DATASET CONTENT.
>>>

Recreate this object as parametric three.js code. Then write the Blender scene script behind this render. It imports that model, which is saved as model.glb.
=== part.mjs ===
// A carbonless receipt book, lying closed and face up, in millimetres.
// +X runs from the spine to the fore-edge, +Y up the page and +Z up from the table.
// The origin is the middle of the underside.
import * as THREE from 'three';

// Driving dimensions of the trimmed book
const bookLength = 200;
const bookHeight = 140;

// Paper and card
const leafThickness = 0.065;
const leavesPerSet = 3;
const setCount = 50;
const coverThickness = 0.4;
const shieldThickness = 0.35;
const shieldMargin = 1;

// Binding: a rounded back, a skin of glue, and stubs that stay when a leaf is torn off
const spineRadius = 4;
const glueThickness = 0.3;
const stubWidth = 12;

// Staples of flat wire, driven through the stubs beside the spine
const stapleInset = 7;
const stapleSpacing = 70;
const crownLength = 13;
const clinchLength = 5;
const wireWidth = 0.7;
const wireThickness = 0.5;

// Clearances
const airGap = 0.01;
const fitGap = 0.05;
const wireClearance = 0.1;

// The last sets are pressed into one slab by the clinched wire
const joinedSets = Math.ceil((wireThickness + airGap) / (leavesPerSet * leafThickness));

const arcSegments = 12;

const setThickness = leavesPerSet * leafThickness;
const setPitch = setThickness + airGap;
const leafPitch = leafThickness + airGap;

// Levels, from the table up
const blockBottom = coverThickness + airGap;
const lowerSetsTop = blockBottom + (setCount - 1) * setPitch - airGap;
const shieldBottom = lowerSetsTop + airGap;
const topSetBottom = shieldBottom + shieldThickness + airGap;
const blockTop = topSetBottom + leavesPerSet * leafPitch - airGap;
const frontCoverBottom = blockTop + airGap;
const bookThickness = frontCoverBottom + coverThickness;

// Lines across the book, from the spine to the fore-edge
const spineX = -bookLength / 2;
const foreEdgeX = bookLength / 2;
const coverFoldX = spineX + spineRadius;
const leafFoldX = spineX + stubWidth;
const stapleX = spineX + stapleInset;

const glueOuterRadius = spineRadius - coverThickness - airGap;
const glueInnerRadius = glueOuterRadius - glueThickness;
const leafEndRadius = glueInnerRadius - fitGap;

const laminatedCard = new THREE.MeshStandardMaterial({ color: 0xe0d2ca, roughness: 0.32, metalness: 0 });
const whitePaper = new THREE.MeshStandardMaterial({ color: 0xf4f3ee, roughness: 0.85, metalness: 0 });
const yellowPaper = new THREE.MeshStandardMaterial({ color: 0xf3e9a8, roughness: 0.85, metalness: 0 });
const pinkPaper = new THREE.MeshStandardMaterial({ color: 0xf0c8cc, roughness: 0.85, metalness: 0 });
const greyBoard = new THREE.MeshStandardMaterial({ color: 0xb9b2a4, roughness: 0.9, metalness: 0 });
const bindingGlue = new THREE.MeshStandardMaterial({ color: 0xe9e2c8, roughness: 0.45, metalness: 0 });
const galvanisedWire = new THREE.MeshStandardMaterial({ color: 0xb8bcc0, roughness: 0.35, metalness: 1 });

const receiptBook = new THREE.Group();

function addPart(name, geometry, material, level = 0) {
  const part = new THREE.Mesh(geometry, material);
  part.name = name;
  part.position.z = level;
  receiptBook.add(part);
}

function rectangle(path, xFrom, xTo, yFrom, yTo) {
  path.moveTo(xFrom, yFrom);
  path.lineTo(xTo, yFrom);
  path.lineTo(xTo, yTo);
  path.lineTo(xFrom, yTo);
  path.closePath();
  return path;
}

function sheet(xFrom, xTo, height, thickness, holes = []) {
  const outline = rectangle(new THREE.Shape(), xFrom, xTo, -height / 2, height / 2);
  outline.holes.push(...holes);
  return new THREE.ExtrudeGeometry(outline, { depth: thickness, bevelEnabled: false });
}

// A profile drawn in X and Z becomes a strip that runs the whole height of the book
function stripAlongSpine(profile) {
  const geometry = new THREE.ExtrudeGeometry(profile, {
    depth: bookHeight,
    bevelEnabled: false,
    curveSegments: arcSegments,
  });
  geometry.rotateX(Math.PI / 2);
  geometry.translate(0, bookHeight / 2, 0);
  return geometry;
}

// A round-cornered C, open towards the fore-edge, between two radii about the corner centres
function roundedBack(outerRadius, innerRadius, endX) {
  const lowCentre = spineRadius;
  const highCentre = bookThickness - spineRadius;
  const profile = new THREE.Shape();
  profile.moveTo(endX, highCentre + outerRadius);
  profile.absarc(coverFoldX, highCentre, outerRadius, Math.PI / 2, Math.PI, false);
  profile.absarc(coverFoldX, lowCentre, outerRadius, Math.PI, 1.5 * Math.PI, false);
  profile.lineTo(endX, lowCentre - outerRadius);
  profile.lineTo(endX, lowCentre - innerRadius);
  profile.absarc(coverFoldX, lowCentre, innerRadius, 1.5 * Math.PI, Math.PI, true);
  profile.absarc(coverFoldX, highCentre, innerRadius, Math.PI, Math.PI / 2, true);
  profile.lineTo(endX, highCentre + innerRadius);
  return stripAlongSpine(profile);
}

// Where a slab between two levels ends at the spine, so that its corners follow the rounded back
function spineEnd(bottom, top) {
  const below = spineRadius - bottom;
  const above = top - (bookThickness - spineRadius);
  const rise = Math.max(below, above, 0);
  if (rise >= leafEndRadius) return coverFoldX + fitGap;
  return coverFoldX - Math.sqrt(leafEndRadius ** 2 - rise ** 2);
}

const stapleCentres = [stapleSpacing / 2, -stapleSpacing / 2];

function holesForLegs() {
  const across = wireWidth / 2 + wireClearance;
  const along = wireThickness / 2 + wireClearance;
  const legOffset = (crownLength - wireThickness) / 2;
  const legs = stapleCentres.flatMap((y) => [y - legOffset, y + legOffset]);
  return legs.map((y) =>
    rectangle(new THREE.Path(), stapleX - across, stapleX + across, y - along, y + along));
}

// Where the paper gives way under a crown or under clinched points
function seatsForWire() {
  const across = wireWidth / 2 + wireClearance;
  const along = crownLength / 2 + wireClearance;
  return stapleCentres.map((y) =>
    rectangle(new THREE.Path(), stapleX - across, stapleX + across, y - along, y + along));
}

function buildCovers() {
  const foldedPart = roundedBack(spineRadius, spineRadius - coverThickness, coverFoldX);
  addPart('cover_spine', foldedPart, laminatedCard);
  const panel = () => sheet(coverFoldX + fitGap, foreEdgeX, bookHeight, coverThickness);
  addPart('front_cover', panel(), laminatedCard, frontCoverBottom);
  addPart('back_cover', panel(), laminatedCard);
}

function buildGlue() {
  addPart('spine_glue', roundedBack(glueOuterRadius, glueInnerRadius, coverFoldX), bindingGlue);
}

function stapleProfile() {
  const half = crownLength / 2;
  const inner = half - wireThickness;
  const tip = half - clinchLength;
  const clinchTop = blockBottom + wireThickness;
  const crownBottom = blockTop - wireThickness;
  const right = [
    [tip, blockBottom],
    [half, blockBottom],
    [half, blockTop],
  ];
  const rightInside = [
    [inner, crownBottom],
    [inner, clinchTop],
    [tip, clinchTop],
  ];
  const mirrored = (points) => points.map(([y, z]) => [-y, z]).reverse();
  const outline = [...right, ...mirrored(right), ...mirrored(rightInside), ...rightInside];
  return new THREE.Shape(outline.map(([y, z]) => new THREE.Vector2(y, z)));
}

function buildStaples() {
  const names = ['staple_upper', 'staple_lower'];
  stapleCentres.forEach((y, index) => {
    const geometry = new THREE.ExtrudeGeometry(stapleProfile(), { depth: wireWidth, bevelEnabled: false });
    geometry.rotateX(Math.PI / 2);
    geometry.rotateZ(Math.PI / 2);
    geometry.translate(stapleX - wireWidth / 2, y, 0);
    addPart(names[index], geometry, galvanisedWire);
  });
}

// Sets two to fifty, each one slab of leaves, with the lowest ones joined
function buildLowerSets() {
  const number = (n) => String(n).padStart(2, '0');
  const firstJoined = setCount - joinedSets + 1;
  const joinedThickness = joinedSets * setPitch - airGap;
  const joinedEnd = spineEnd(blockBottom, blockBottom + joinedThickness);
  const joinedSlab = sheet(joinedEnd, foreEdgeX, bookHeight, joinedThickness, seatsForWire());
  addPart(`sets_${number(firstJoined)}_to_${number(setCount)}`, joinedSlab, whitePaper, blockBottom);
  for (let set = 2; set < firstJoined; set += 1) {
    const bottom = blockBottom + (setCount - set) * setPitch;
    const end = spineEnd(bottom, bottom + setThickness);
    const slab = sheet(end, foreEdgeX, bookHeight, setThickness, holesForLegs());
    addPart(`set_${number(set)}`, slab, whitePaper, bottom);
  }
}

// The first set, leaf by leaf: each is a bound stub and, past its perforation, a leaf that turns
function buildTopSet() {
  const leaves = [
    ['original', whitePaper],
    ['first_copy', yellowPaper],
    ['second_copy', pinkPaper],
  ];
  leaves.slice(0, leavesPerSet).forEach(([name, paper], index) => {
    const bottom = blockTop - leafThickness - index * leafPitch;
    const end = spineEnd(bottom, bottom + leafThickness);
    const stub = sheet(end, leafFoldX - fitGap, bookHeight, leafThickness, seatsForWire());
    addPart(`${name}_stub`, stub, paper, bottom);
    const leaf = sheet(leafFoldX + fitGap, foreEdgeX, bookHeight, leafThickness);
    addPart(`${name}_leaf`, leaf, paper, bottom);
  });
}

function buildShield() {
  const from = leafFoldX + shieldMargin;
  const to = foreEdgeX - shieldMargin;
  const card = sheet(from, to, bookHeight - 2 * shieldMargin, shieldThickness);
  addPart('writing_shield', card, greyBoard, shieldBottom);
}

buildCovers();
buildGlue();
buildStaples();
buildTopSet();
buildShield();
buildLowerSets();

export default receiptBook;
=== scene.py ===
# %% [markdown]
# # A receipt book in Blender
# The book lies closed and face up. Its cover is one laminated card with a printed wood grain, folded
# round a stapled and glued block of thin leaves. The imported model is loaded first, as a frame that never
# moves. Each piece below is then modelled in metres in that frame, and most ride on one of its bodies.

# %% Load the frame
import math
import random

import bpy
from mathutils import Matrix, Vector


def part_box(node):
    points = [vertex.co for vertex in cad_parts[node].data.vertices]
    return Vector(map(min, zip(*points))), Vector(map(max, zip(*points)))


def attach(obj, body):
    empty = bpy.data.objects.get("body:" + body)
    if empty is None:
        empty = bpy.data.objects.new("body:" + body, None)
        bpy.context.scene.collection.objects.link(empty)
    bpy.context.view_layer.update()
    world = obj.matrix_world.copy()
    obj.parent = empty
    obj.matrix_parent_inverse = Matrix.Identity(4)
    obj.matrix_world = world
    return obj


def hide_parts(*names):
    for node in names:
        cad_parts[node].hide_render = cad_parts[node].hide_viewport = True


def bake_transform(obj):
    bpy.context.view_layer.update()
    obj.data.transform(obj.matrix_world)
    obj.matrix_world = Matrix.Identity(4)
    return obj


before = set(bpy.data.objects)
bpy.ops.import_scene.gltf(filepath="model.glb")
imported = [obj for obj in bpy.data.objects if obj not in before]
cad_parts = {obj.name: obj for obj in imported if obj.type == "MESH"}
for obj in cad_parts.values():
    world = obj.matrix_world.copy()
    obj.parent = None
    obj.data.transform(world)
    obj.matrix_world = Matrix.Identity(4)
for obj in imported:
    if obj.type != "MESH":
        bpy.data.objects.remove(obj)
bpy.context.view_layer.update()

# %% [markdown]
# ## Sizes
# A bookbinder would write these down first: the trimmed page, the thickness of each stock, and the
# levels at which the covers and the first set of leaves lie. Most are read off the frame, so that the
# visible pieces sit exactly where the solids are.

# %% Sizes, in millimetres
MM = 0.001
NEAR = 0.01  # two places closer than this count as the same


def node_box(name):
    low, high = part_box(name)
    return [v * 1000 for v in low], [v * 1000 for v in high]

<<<

AIM OF THE TASK. Give back exactly the lines running from the line that contains "buildCovers();" through the line that contains "if empty is", and nothing outside them.

THE RESPONSE.
buildCovers();
buildGlue();
buildStaples();
buildTopSet();
buildShield();
buildLowerSets();

export default receiptBook;
=== scene.py ===
# %% [markdown]
# # A receipt book in Blender
# The book lies closed and face up. Its cover is one laminated card with a printed wood grain, folded
# round a stapled and glued block of thin leaves. The imported model is loaded first, as a frame that never
# moves. Each piece below is then modelled in metres in that frame, and most ride on one of its bodies.

# %% Load the frame
import math
import random

import bpy
from mathutils import Matrix, Vector


def part_box(node):
    points = [vertex.co for vertex in cad_parts[node].data.vertices]
    return Vector(map(min, zip(*points))), Vector(map(max, zip(*points)))


def attach(obj, body):
    empty = bpy.data.objects.get("body:" + body)
    if empty is None:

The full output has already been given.